(The SIXTIES and SEVENTIES from BERKELEY to WOODSTOCK -- continued)
The SIXTIES and SEVENTIES from BERKELEY to WOODSTOCK (5 of 7)
The revolution by blacks that Stokely Carmichael wanted remained on hold. In 1966 Carmichael announced in Mississippi that the civil rights movement had produced "nothing." "What we gonna start saying now," he announced, "is Black Power!" Carmichael attracted attention across the nation with his calls for Black Power. He was elected Chairman of the Student Non-Violent Coordinating Committee (SNCC) in 1966 by like-minded members of that organization. He had become a believer in Marxism and revolution. He was expelled from SNCC, and, while Huey Newton was in jail, Carmichael became "Prime Minister" of the Black Panthers, the Panthers happy to have a man as well known as Carmichael as one of their leaders.

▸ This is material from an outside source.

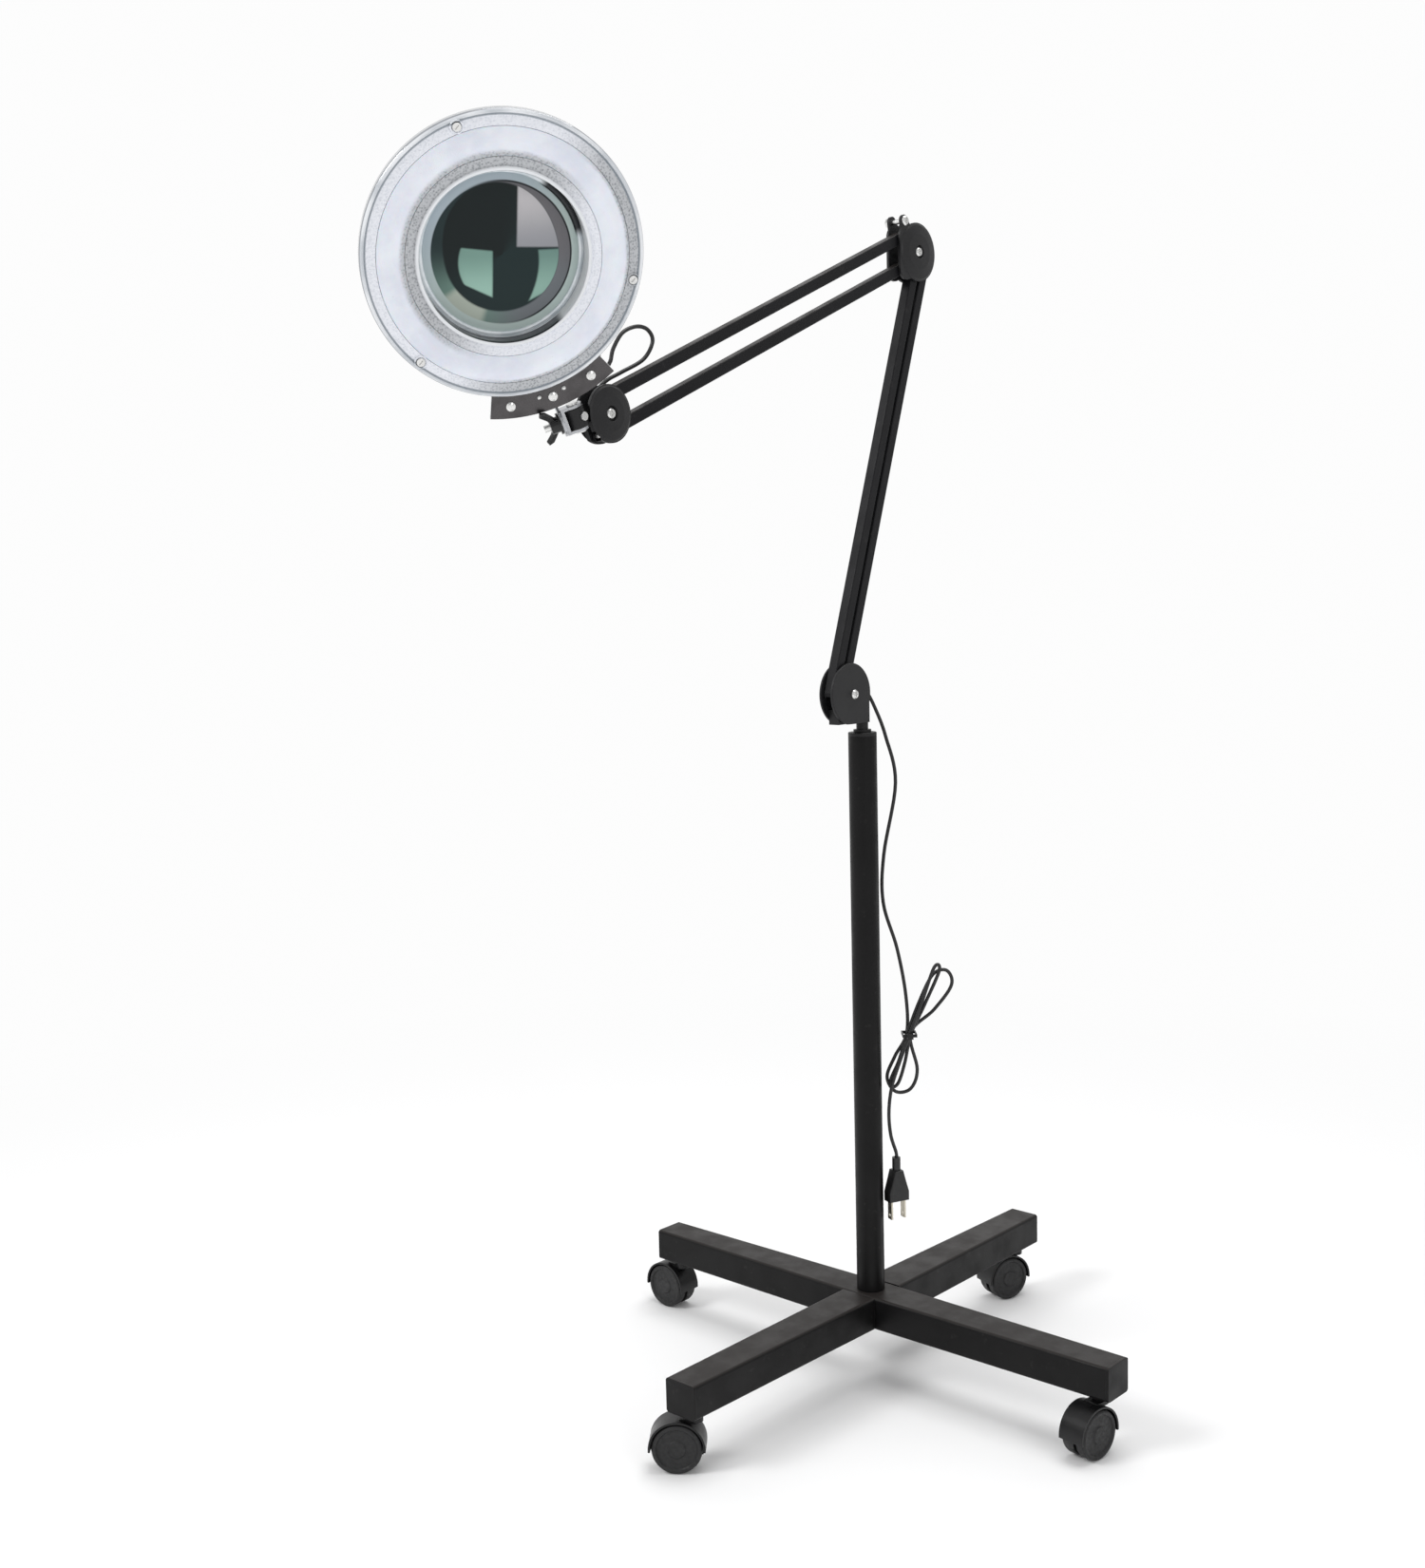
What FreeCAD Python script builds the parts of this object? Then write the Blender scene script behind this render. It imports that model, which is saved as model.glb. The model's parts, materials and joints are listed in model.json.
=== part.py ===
import FreeCAD, Part
import math
import os

# Magnifying lamp on a rolling cross base, in millimetres.
# Frame: origin on the pole's axis at floor level, +Z up. The through beam of the base runs along X.
# The arm folds in the YZ plane and reaches towards -Y. Every arm pivot runs along X.

os.makedirs("parts", exist_ok=True)
V = FreeCAD.Vector
X, Y, Z = V(1, 0, 0), V(0, 1, 0), V(0, 0, 1)

# ---- driving dimensions -------------------------------------------------------------------------

# base
BASE_REACH = 242.0          # pole axis to the end of a leg
LEG_TOP = 76.0
LEG_HEIGHT = 28.0
LEG_END_WIDTH = 30.0
LEG_HUB_WIDTH = 36.0
LEG_WALL = 2.0
LEG_EDGE_R = 2.5
CAP_THICK = 2.5
CASTER_REACH = 226.0        # pole axis to a caster's swivel axis

# casters: direction in which each trails behind its stem, in degrees from +X
CASTER_HEADINGS = {"front": 219.0, "right": 262.0, "rear": 250.0, "left": 180.0}
CASTER_PLACES = {"front": -90.0, "right": 0.0, "rear": 90.0, "left": 180.0}
WHEEL_R = 20.0
WHEEL_WIDTH = 9.5
WHEEL_GAP = 4.0             # between the two wheels of a pair
CASTER_TRAIL = 14.0
STEM_R = 4.0
AXLE_R = 2.5

# pole
POLE_R = 12.0
POLE_WALL = 1.5
POLE_TOP = 560.0
BUSH_FLANGE = 3.0
BUSH_DEPTH = 60.0

# arm
SPIGOT_R = 5.0
ARM_BAR = 9.0               # square bar, outside
BAR_WALL = 1.2
PIN_R = 2.5
RUN = 0.05                  # running clearance on a radius
CHEEK_IN = 5.0              # inner face of a cheek, from the arm's plane
CHEEK_OUT = 7.2
PIN_HALF = 6.4
LOWER_MID = (-34.6, 594.0)  # middle of the lower pivot pair (y, z)
LOWER_PAIR = 12.5           # the lower arm's pivots stand side by side
LOWER_LEN = 375.0
LOWER_ANGLE = 71.3          # degrees from +Y
ELBOW_STEP = (-25.8, 7.8)   # from the lower arm's top pair to the upper arm's pair (y, z)
UPPER_PAIR = 25.0           # the upper arm's pivots stand one above the other
UPPER_LEN = 385.0
UPPER_ANGLE = 203.0
SCREW_R = 2.0
HUB_BOLT_R = 4.0
SPIGOT_TOP = 590.0

# head joints
SWIVEL_AT = V(0, -318.0, 805.5)
SWIVEL_LEAN = 26.0          # the swivel axis leans this far forward from upright
YAW = 52.0                  # how far the head is turned from straight ahead
PITCH = 9.0                 # how far the head leans forward of the swivel axis
BOSS_R = 7.0
BOSS_HALF = 7.0
YOKE_HALF = 5.0             # half the width of the yoke's strap
YOKE_SWEEP = 11.0           # room the turning yoke needs round the swivel axis
YOKE_THICK = 2.0
SWIVEL_PIN_R = 3.0
STUD_R = 2.5
EAR_AT = 10.6               # from the swivel axis to the middle of the tilt ear
EAR_THICK = 2.0
EAR_R = 10.0

# head
HEAD_R = 93.0
HEAD_BACK = -14.0
HEAD_FRONT = 9.5
TILT_DROP = 127.0           # tilt axis to the head's axis
TILT_BACK = -12.0           # the tilt axis lies this far behind the head's middle plane
OPEN_R = 56.0
LENS_R = 54.0
WALL = 2.0
LUG_R = 114.5               # outer radius of the mounting lug and bracket plate
LUG_SPREAD = 23.5           # half the angle the lug spans, degrees
RIVET_RING = 106.0
RIVET_SPREAD = 16.2         # degrees from the middle rivet to an outer one
COVER_SCREW_RING = 87.0
COVER_SCREW_ANGLES = (90.0, 210.0, 330.0)
BOARD_POST_ANGLES = (30.0, 150.0, 270.0)
SWITCH_AT = (0.0, 74.0)     # middle of the rocker, head frame
GLAND_AT = (44.0, -62.0)    # where the cable leaves the head's back, head frame

# cable
CABLE_R = 1.5
CABLE_SIDE = 42.5           # direction of the hanging cable from the pole, degrees from +X
TIE_AT = (36.0, 300.0)      # middle of the cable tie (distance from the pole's axis, height)
PLUG_OUT = 23.5             # plug's centre line from the pole's axis
PLUG_TOP = 192.0
PLUG_TURN = 25.0            # the plug hangs turned this far about its own length, degrees


# ---- shape helpers ------------------------------------------------------------------------------

def rod(start, direction, length, radius):
    """Solid cylinder from start along direction."""
    return Part.makeCylinder(radius, length, start, direction)


def bar_x(y, z, radius, half):
    """Cylinder along X, centred on the arm's plane."""
    return Part.makeCylinder(radius, 2 * half, V(-half, y, z), X)


def box(x0, x1, y0, y1, z0, z1):
    return Part.makeBox(x1 - x0, y1 - y0, z1 - z0, V(x0, y0, z0))


def prism(points, thickness_vector):
    """Closed polygon pushed along a vector."""
    wire = Part.makePolygon(points + [points[0]])
    return Part.Face(wire).extrude(thickness_vector)


def revolve(profile, axis_point=V(0, 0, 0), axis=Z):
    """Solid of revolution from a closed list of (radius, height) points about local Z."""
    points = [V(r, 0, h) for r, h in profile]
    face = Part.Face(Part.makePolygon(points + [points[0]]))
    return face.revolve(axis_point, axis, 360)


def fuse(shapes):
    result = shapes[0]
    for shape in shapes[1:]:
        result = result.fuse(shape)
    return result.removeSplitter()


def cut(shape, tools):
    for tool in tools:
        shape = shape.cut(tool)
    return shape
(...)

Like the Bolshevik's politburo just after the Russian Revolution, Panther leaders started to annoy one another. Carmichael was upset because he wanted classes for educating fellow Panthers -- classes on Marxism-Leninism and scientific socialism. "We cannot be running just on instinct," he said. We must "have reasoning." And Carmichael was upset over the Panthers having joined forces with the Peace and Freedom Party -- a political party with about 2,000 registered voters in Berkeley and consisting largely of whites. Carmichael was opposed to working with whites. The Panther slogan remained white inclusive, "all power to the people," rather than Carmichael's slogan, "Black Power." Bobby Seale and another Panther leader, Eldridge Cleaver, described Carmichael as "bourgeois." Carmichael was to describe Cleaver and Seale as stupid [note] and he was to describe himself as less than thrilled by the Panther breakfast program for children. He accused the Panthers of acting more like a "Salvation Army" than revolutionaries.
Carmichael quit the Panthers and went to Africa where he changed his name to Kwame Ture. He befriended the exiled former head-of-state of Ghana, Kwame Nkrumah (who accused Carmichael of being too talkative), and Carmichael devoted himself to a new cause: the unification of Africa.